Early paleontologists modelled the body of this small, bipedal, herbivorous dinosaur in various ways. In 1882 Hulke suggested that Hypsilophodon was quadrupedal but also, in view of its grasping hand, able to climb rocks and trees in order to seek shelter. In 1912 this line of thought was further pursued by Austrian paleontologist Othenio Abel. Concluding that the first toe of the foot could function as an opposable hallux, Abel stated that Hypsilophodon was a fully arboreal animal and even that an arboreal lifestyle was primitive for the dinosaurs as a whole. Though this hypothesis was doubted by Nopcsa, it was adopted by the Danish researcher Gerhard Heilmann who in 1916 proposed that a quadrupedal Hypsilophodon lived like the modern tree-kangaroo Dendrolagus. In 1926 Heilmann had again changed his mind, denying that the first toe was opposable because the first metatarsal was firmly connected to the second, but in 1927 Abel refused to accept this. In this he was in 1936 supported by Swinton who claimed that even a forward pointing first metatarsal might carry a movable toe. As Swinton was a very influential populariser of dinosaurs, this remained the accepted view for over three decades, most books typically illustrating Hypsilophodon sitting on a tree branch. However, Peter M. Galton in 1969 performed a more accurate analysis of the musculo-skeletal structure, showing that the body posture was horizontal. In 1971 Galton in detail refuted Abel's arguments, showing that the first toe had been incorrectly reconstructed and that neither the curvature of the claws, nor the level of mobility of the shoulder girdle or the tail could be seen as adaptations for climbing, concluding that Hypsilophodon was a bipedal running form. This convinced the paleontological community that Hypsilophodon remained firmly on the ground.

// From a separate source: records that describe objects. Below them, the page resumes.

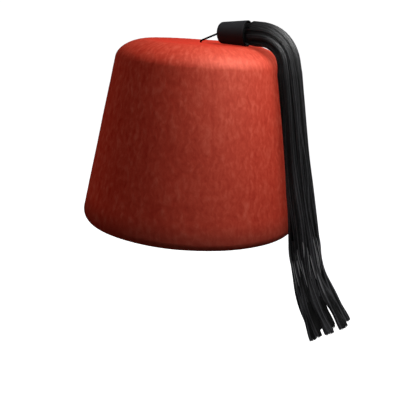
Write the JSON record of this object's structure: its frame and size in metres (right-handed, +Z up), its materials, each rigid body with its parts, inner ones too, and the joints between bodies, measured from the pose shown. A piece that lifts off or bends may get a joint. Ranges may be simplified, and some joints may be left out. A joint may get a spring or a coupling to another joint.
{
  "type": "fez hat",
  "caption": "Tapered red felt hat with a flat tip, open below for the head, and a long black tassel laid over its shoulder.",
  "frame": {"origin": "centre of the head opening, in the plane of the rim's lower edge", "axes": "+Z up the crown's axis; -Y is the side shown in the picture; the tassel falls between +X and -Y"},
  "size_m": [0.2366, 0.19, 0.26],
  "materials": {
    "felt": "blocked wool felt, brushed nap",
    "cord_thread": "twisted thread",
    "cap_thread": "thread wound tight and pressed smooth",
    "tassel_thread": "loose silky thread"
  },
  "bodies": {
    "root": {"crown": "felt", "tassel_cord": "cord_thread", "tassel_cap": "cap_thread", "tassel_skirt": "tassel_thread"}
  },
  "joints": []
}
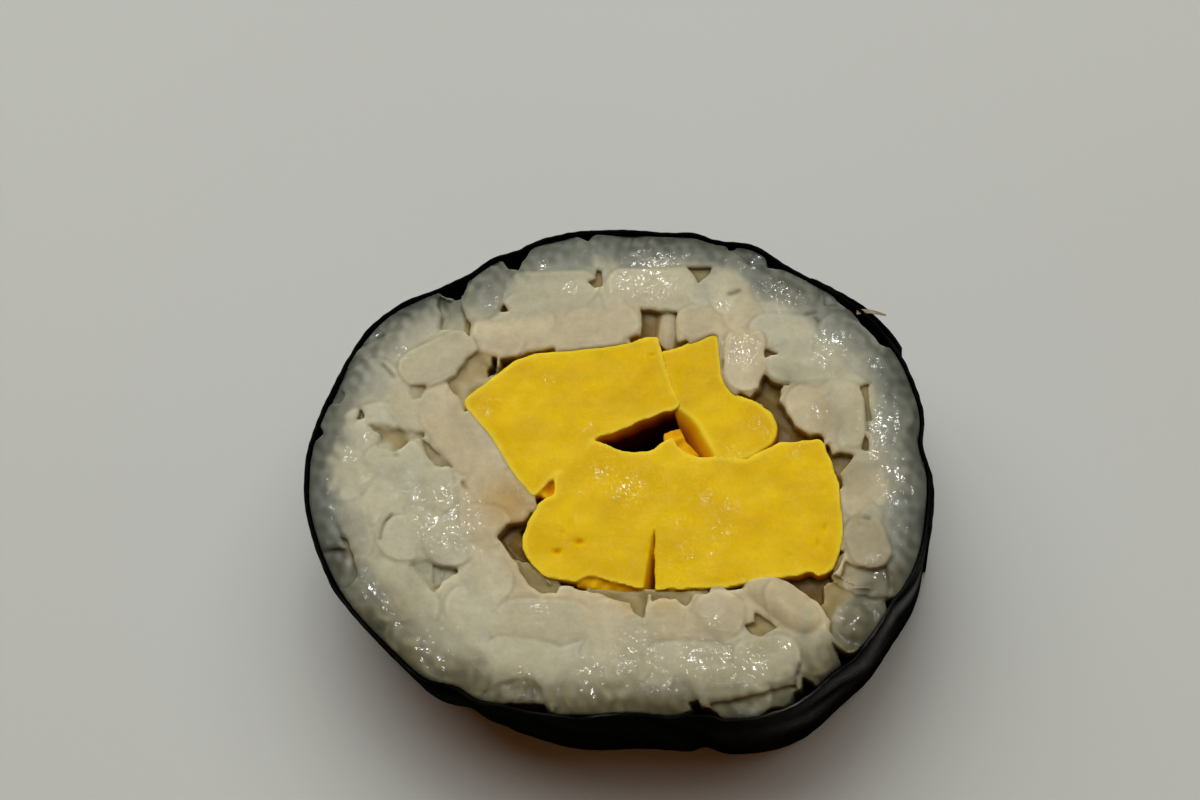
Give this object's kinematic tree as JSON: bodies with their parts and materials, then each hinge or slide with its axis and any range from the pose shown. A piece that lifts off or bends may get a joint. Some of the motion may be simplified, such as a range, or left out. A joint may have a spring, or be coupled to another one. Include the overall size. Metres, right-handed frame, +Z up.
{
  "type": "tamago maki slice",
  "caption": "Thick cut slice of a sushi roll: a dark nori band round packed rice grains, with strips of yellow rolled omelette through the middle.",
  "frame": {"origin": "under the middle of the slice's bounding box, on the surface that the lower cut face lies on", "axes": "+X across the slice's longer width, +Y from the front to the back, +Z up from the lower cut face to the upper one"},
  "size_m": [0.0472, 0.0398, 0.0141],
  "materials": {
    "nori": "damp, slightly glossy roasted seaweed sheet",
    "rice": "moist, translucent cooked grains",
    "omelette": "smooth moist cut egg"
  },
  "bodies": {
    "root": {"nori": "nori", "rice": "rice", "omelette_upper": "omelette", "omelette_side": "omelette", "omelette_lower": "omelette"}
  },
  "joints": []
}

Of the habitat of Hyspilophodon little is known. Besides the remains of Hypsilophodon itself, the vertebrate fossil fauna of the Hyspilophodon Bed is limited to some scutes from a crocodylomorph and a turtle.

The level of parental care in this dinosaur has not been defined, nests not having been found, although neatly-arranged nests are known from related species, suggesting that some care was taken before hatching. Though the Hypsilophodon fossils were not part of a single herd, the bones gradually having been accumulated, it has often been considered likely that the animals moved in large groups. For these reasons, the hypsilophodonts, particularly Hypsilophodon, have often been referred to as the "deer of the Mesozoic". Some indications about the reproductive habits are provided by the possibility of sexual dimorphism: Galton considered it likely that exemplars with five instead of six sacral vertebrae — with some specimens the vertebra that should normally count as the first of the sacrum has a rib not touching the pelvis — represented female individuals.